Our lives are mostly continuity. Days blur into a seamless river of time, broken only by a handful of true discontinuities that stand like dams against the flow of years, shunting our lives onto new and radically different courses.
Some of these are matters of fate and circumstance. Winning the lottery, getting a dream job, getting fired, losing a loved one. This year we’ve all been shaken by one of the most disruptive of all—a pandemic.
Other disruptions take the form of cultural milestones—rites of passage in the course of a modern life. Starting school, leaving home, graduating, getting a job, getting married, having a baby. These transitions seem almost sacramental. They transform our lives, but they also make us feel part of something bigger than ourselves. We look forward to them with equal parts anticipation and fear because they promise both possibility and uncertainty. They also remind us that the clock is ticking inexorably on our lives.

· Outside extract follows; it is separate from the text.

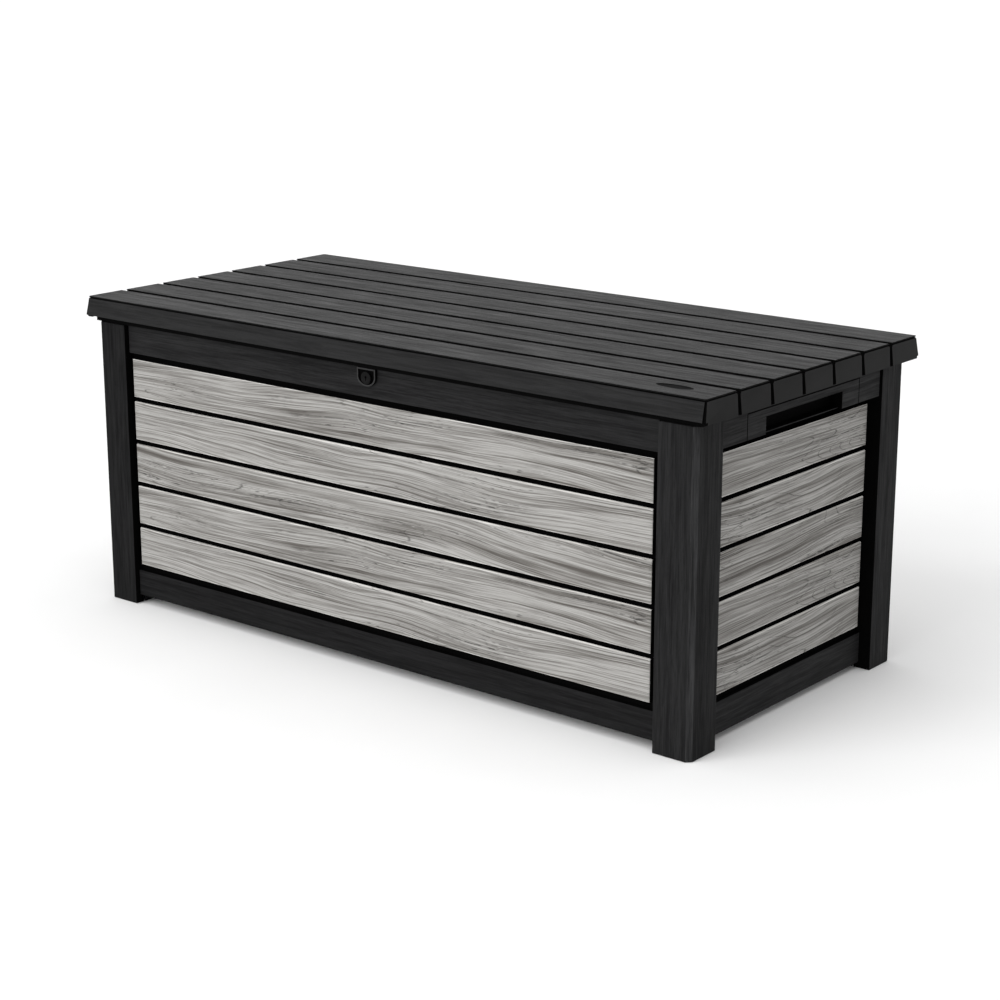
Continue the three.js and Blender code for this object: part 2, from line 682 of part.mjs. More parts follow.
// A stud for a strut's eye: a shaft with a head on the inside and a shoulder on the outside.
function stud(side, root, y, z) {
  return join([
    bar("x", STUD_R, ...towards(side, STRUT_X - 8, root), [y, z]),
    bar("x", 6.5, ...towards(side, STRUT_X - 11, STRUT_X - 5.5), [y, z]),
    bar("x", 7, ...towards(side, STRUT_X + 5.5, root), [y, z]),
  ]);
}

for (const [name, side] of [["left", -1], ["right", 1]]) {
  const postFace = POST_X - POST_SIZE - GAP;
  const footY = [STRUT_FOOT_Y - 13, STRUT_FOOT_Y + 13];
  const footZ = [STRUT_FOOT_Z - 22, STRUT_FOOT_Z + 22];
  const foot = join([
    box(towards(side, postFace - 3, postFace), footY, footZ),
    stud(side, postFace - 2, STRUT_FOOT_Y, STRUT_FOOT_Z),
  ]);
  addPart(`strut_foot_${name}`, foot, "hinge_steel");

  const headPlateZ = [LINER_PLATE_Z0 - GAP - 3, LINER_PLATE_Z0 - GAP];
  const head = join([
    box(towards(side, 634, 666), [STRUT_HEAD_Y - 18, STRUT_HEAD_Y + 18], headPlateZ),
    box(towards(side, 660, 664), [STRUT_HEAD_Y - 9, STRUT_HEAD_Y + 9], [600, headPlateZ[1]]),
    stud(side, 662, STRUT_HEAD_Y, STRUT_HEAD_Z),
  ]);
  addPart(`strut_head_${name}`, head, "hinge_steel");

  const strut = new THREE.Group();
  strut.position.set(side * STRUT_X, STRUT_FOOT_Y, STRUT_FOOT_Z);
  strut.rotation.x = STRUT_LEAN;
  group.add(strut);
  addPart(`strut_tube_${name}`, strutTube(), "strut_body", strut);
  addPart(`strut_rod_${name}`, strutRod(), "strut_rod", strut);
}

export default group;
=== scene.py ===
import json
import math

import bmesh
import bpy
from mathutils import Matrix, Vector, noise


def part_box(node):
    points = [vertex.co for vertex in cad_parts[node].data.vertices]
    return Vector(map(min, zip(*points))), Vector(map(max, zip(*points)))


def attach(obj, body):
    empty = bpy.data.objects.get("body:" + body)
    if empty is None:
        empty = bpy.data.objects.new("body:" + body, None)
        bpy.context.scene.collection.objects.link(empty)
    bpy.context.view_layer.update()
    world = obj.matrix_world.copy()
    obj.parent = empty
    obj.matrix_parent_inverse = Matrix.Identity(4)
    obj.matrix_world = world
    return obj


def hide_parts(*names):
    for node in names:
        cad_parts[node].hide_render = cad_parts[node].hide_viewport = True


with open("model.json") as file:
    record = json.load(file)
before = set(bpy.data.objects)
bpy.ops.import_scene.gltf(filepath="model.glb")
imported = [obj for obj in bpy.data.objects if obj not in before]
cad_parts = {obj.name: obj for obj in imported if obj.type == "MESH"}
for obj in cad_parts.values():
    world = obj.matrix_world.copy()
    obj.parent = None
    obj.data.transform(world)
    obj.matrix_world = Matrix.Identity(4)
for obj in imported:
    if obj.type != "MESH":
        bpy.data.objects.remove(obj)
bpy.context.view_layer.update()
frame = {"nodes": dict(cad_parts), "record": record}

MM = 0.001

# ---------------------------------------------------------------- shader graphs


class Graph:
    """A Principled material and short names for the nodes that feed it."""

    def __init__(self, name):
        self.material = bpy.data.materials.new(name)
        self.material.use_nodes = True
        self.tree = self.material.node_tree
        self.tree.nodes.clear()
        self.shader = self.tree.nodes.new("ShaderNodeBsdfPrincipled")
        output = self.tree.nodes.new("ShaderNodeOutputMaterial")
        self.tree.links.new(self.shader.outputs[0], output.inputs["Surface"])
        self.coords = self.tree.nodes.new("ShaderNodeTexCoord")

    def put(self, socket, value):
        if isinstance(value, bpy.types.NodeSocket):
            self.tree.links.new(value, socket)
        else:
            socket.default_value = value

    def node(self, kind, inputs, **settings):
        made = self.tree.nodes.new(kind)
        for key, value in settings.items():
            setattr(made, key, value)
        for key, value in inputs.items():
            self.put(made.inputs[key], value)
        return made

    def math(self, operation, a, b=0.5, c=0.5):
        return self.node("ShaderNodeMath", {0: a, 1: b, 2: c}, operation=operation).outputs[0]

    def scaled(self, vector, scale, shift=(0, 0, 0)):
        inputs = {"Vector": vector, "Scale": scale, "Location": shift}
        return self.node("ShaderNodeMapping", inputs).outputs[0]

    def noise(self, vector, scale=1.0, detail=3.0, roughness=0.55, distortion=0.0):
        inputs = {
            "Vector": vector,
            "Scale": scale,
            "Detail": detail,
            "Roughness": roughness,
            "Distortion": distortion,
        }
        return self.node("ShaderNodeTexNoise", inputs).outputs[0]

    def spread(self, value, low, high, to_low=0.0, to_high=1.0):
        inputs = {"Value": value, "From Min": low, "From Max": high, "To Min": to_low, "To Max": to_high}
        return self.node("ShaderNodeMapRange", inputs, clamp=True).outputs[0]

    def ramp(self, factor, stops):
        made = self.node("ShaderNodeValToRGB", {0: factor})
        elements = made.color_ramp.elements
        while len(elements) < len(stops):
            elements.new(0.5)
        for element, (position, colour) in zip(elements, stops):
            element.position = position
            element.color = (*colour, 1.0)
        return made.outputs[0]

    def mix(self, factor, a, b, blend="MIX"):
        made = self.node("ShaderNodeMix", {}, data_type="RGBA", blend_type=blend)
        self.put(made.inputs[0], factor)
        self.put(made.inputs[6], a)
        self.put(made.inputs[7], b)
        return made.outputs[2]

    def bump(self, height, strength, distance, below=None):
        inputs = {"Height": height, "Strength": strength, "Distance": distance}
        if below is not None:
            inputs["Normal"] = below
        return self.node("ShaderNodeBump", inputs).outputs[0]

    def edge(self, low=0.52, high=0.62):
        pointy = self.node("ShaderNodeNewGeometry", {}).outputs["Pointiness"]
        return self.spread(pointy, low, high)

    def finish(self, colour, roughness, normal=None, **plain):
        self.put(self.shader.inputs["Base Color"], colour)
        self.put(self.shader.inputs["Roughness"], roughness)
        if normal is not None:
            self.put(self.shader.inputs["Normal"], normal)
        for key, value in plain.items():
            self.put(self.shader.inputs[key.replace("_", " ")], value)
        return self.material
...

I’ve been thinking about this a lot lately because I now find myself on the brink of another of life’s sacramental passages—the one called retirement. By the time you read this, I will be at home, readjusting to a new life. And though I do feel some trepidation and wistfulness, I’m also excited about the prospect of focusing all my time and energy on my own writing and art, not to mention catching up on a lot of reading and, once this pandemic is done, having more freedom to travel.
I’ve gotten plenty of advice from friends who’ve walked this path before me, mostly about not repeating their mistakes. There are plenty of mistakes to be made, and I’m sure I’ll invent a few of my own. The best advice I’ve gotten, though, came from Professor Emeritus Richard Fass, who took my elbow one day and said with a wink: “Just remember: It’s a process.”
Which, I suppose, makes it like every other great milestone in life.
But I have to say that leaving this job is a bigger transition than most. I’m now in my 23rd year at Pomona—the longest I’ve ever worked or lived anywhere. This issue of Pomona College Magazine is the 65th I’ve had the privilege of designing and overseeing as either managing editor or executive editor. That number, I was surprised to discover, accounts for more than a third of the total since the very first PCM rolled off a press back in October 1963.
To that, I can only add: Thank you for putting up with me for so long.
When you retire, there are lots of sentimental “lasts’ to get through. This is one of them—the last one of these little essays I’ll ever write. Over the years, I’ve penned lots of them, usually about my take on something relevant to the magazine’s theme. In many of them, I’ve shared personal recollections and reflections from my own life—from childhood memories to the trials of parenthood to, in this case, saying goodbye to a career that I’ve mostly loved. I’ve done this, at the risk of oversharing, because I’ve always believed the universal is in the individual. I hope some of what I’ve written about my own life has resonated with yours.
Twenty-three years ago, in the very first of these little missives, I promised you a magazine that would respect your intelligence, and I noted that PCM’s mission should be to “inform, entertain and sometimes disturb. Like an old friend, it should be reliable, but it should frequently surprise you. It should make you think. In the Pomona tradition, it should challenge you.”
That charge is one that I now leave, with a high degree of confidence, for PCM’s next editor.